I’ve always felt like the way to connect to communion’s meaning is to start with eating as an everyday experience.  For three years, Jesus and the disciples had been eating together—three years.  As a group of homeless people, wandering from town to town, there probably weren’t too many of those days that started with a clear sense of where they would be eating or what they would be eating that night.  Think about that!  We talk, these days, about people who are “food insecure.”  It’s not that they are starving but there is no guarantee that today’s food needs will be met.  The disciples and Jesus were food insecure, every day they were together.

This is why I think the disciples’ overwhelming experience connected to food would have been relief and genuine gratitude each night.  They wouldn’t have taken food for granted.  They wouldn’t have sat and reminisced about which meals were 5 star farm-to-table wonders.  No, I think the thought would have been:  “Somehow, we did eat.  Thank God!  Thank God for the people who shared their food with us! 

Interestingly, the Passover Seder meal they were sharing at the last supper was a meal that was all about remembering.

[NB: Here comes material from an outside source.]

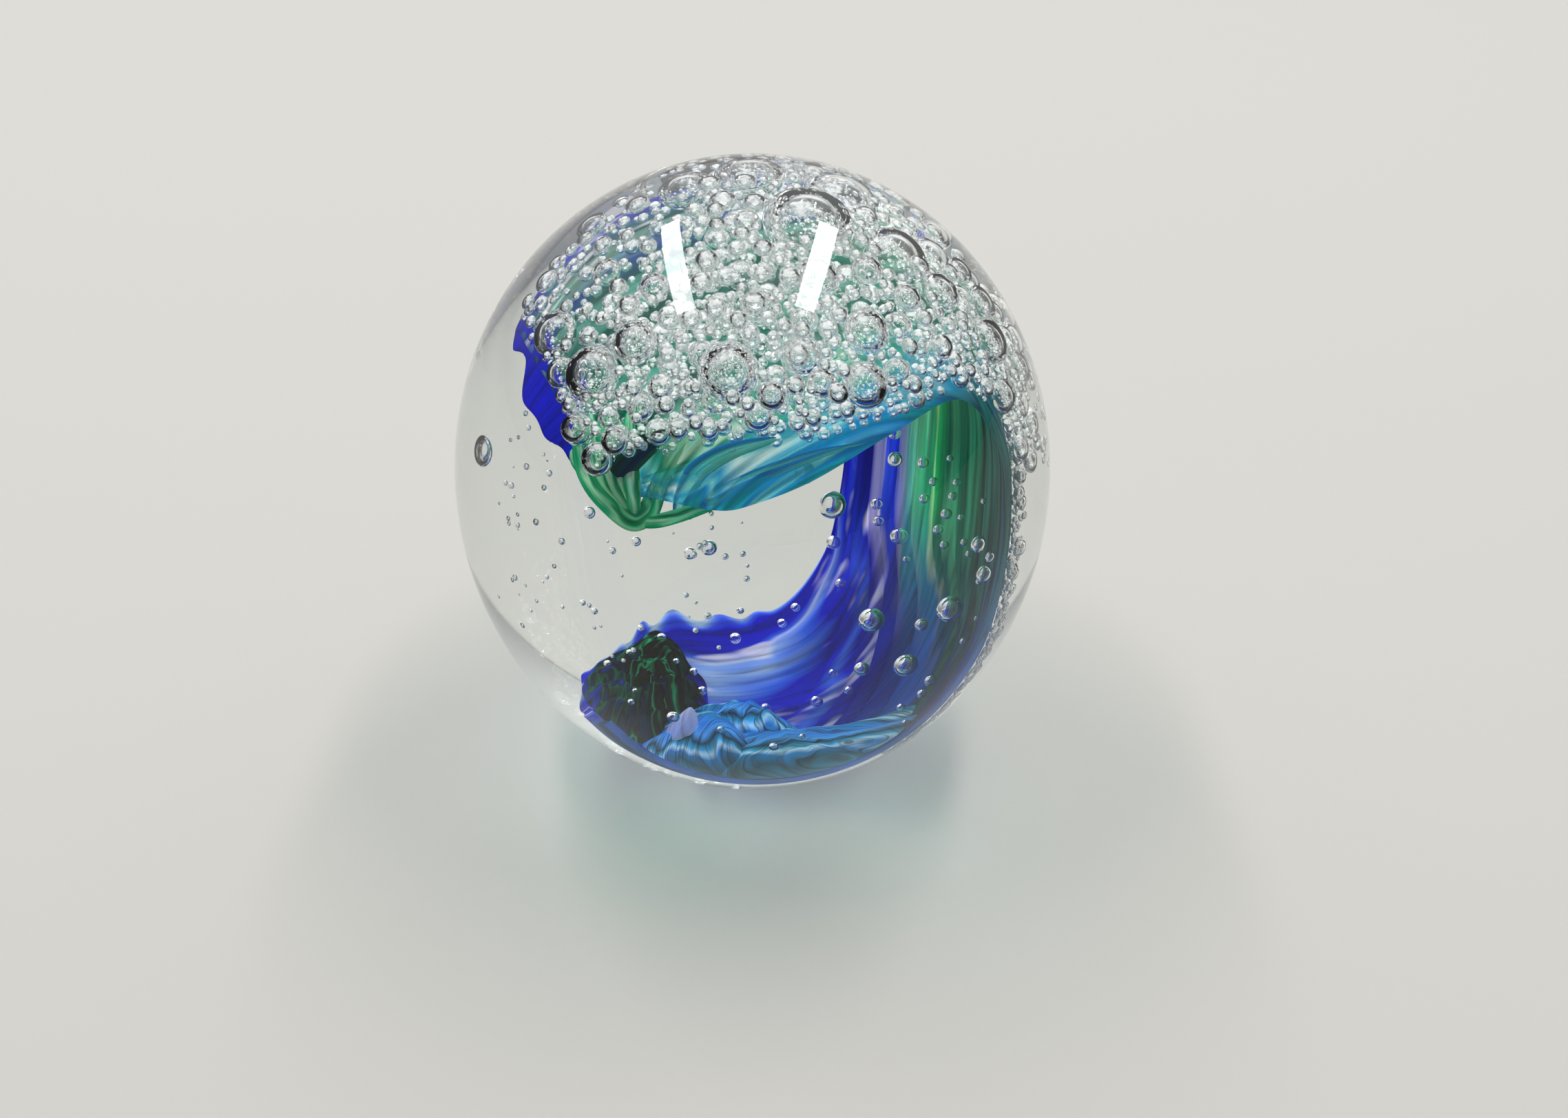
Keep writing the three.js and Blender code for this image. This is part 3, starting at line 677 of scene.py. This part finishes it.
def bubbles(name, centres, radii, sides, rings, air, *nodes):
    """Many balls in one mesh: the unit grid times each radius, plus each centre."""
    points, faces = ball_grid(sides, rings)
    centres, radii = np.asarray(centres, float), np.asarray(radii, float)
    everything = points[None] * radii[:, None, None] + centres[:, None, :]
    joined = faces[None] + (np.arange(len(centres)) * len(points))[:, None, None]
    piece = make_mesh(name, everything.reshape(-1, 3), joined.reshape(-1, 3))
    print(len(centres), "bubbles in", name)
    fit_in(piece, air, "foam_glass", *nodes)


def keep_apart(centres, radii, gap=0.06):
    """Goes through the balls in order and keeps each one that touches none kept before it."""
    kept = np.zeros(len(centres), bool)
    for i in range(len(centres)):
        near = centres[kept] - centres[i]
        far_enough = (near ** 2).sum(1) > (radii[kept] + radii[i] + gap) ** 2
        kept[i] = far_enough.all()
    return kept


# %% [markdown]
# ## Where the foam lies
#
# Foam collects on the round side of the crest, between the sheet and the skin of the first
# gather. A bubble's place is a station, a share across and a height above the sheet, as in the
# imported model: the small ones crowd low down and along the front, the larger ones rose to the
# top.

# %% Bubbles of the crest
chance = np.random.default_rng(11)
foam_start = 0.56
foam_end = 0.995
seat = sheet_thickness / 2 + 0.15
skin_cover = 0.4


def foam_border(u):
    """Lower border of the foam: the near edge on the right, drawn back towards the left."""
    return 0.99 - 0.24 * smoothstep(u, 0.72, 1)


def bare_spots(u, v):
    """Where the foam thins out and the colours show: at the far left, and at the far right."""
    return (smoothstep(u, 0.80, 0.88) * (1 - smoothstep(v, 0.34, 0.46)),
            (1 - smoothstep(u, 0.68, 0.75)) * (1 - smoothstep(v, 0.28, 0.42)))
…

People sat down as families and intentionally remembered God’s grace showered on their ancestors when Moses came to set the people free.  Basically, in the middle of sharing that meal, Jesus delivers a new message:  “Every time you eat, I want you to remember me.  This is my body. This is my blood.  This is how much you are loved.”

This is what makes the last sentence of our text so telling:  “You must never let familiarity breed contempt.”  It’s only been a few years, but Paul is worried that the people are forgetting what’s essential about the communion meal they share.  They’re taking it for granted.  They’re missing the meaning.

Why do we share this meal? We do this to remember Christ, so that, like a ghost car, he can show us the “best way,” so that we might add a tool or two to our tackle box and save ourselves a little pain, so that me might be open to God’s presence with us now.